Читаем Тургенев в русской культуре полностью

Пока он болеет и мечтает, Зинаида Федоровна внутренне движется однажды и навсегда избранным путем и дозревает до вывода, что «все эти любви только туманят совесть и сбивают с толку», и приходит к убеждению, что теперь-то она «страшно поумнела» и у нее появились «необыкновенные, оригинальные мысли». Она обретает действительно свойственную тургеневской девушке категоричность: «Смысл жизни только в одном – в борьбе. Наступить каблуком на подлую змеиную голову и чтобы она – крак! Вот в чем смысл. В этом одном, или же вовсе нет смысла». Когда же она прозревает насчет истинных настроений и чувств своего спутника, когда желанный путь борьбы оказывается для нее закрыт, жизнь в ее глазах бесповоротно теряет смысл.
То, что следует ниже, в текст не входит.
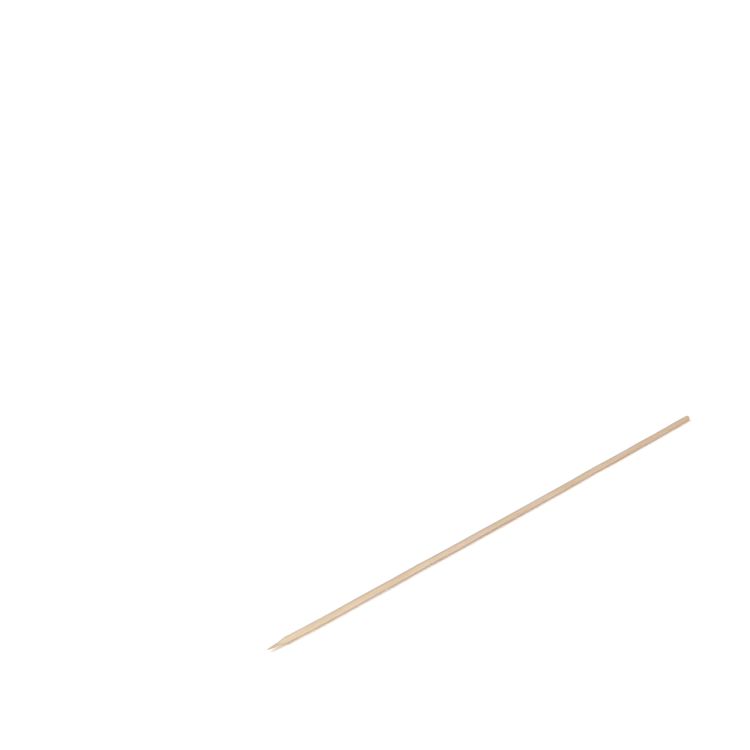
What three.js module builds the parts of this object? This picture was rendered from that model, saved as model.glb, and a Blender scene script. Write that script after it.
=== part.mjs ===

То обстоятельство, что она ждет ребенка, никак не влияет на человеческое и женское самочувствие героини, разве только ухудшает его. Вариант Лизы Калитиной (социальное самоубийство – монастырь) впервые возникает еще во время пребывания Зинаиды Федоровны в доме Орлова сначала как фигура речи, затем как грустная шутка, в конце – как невозможный по причине беременности, а кончается все это самоубийством буквальным: как и у Тургенева, смертью в Италии – только не героя, а героини. Родив ребенка, Зинаида Федоровна принимает яд. Ни материнство, ни инстинкт самосохранения ее не останавливают.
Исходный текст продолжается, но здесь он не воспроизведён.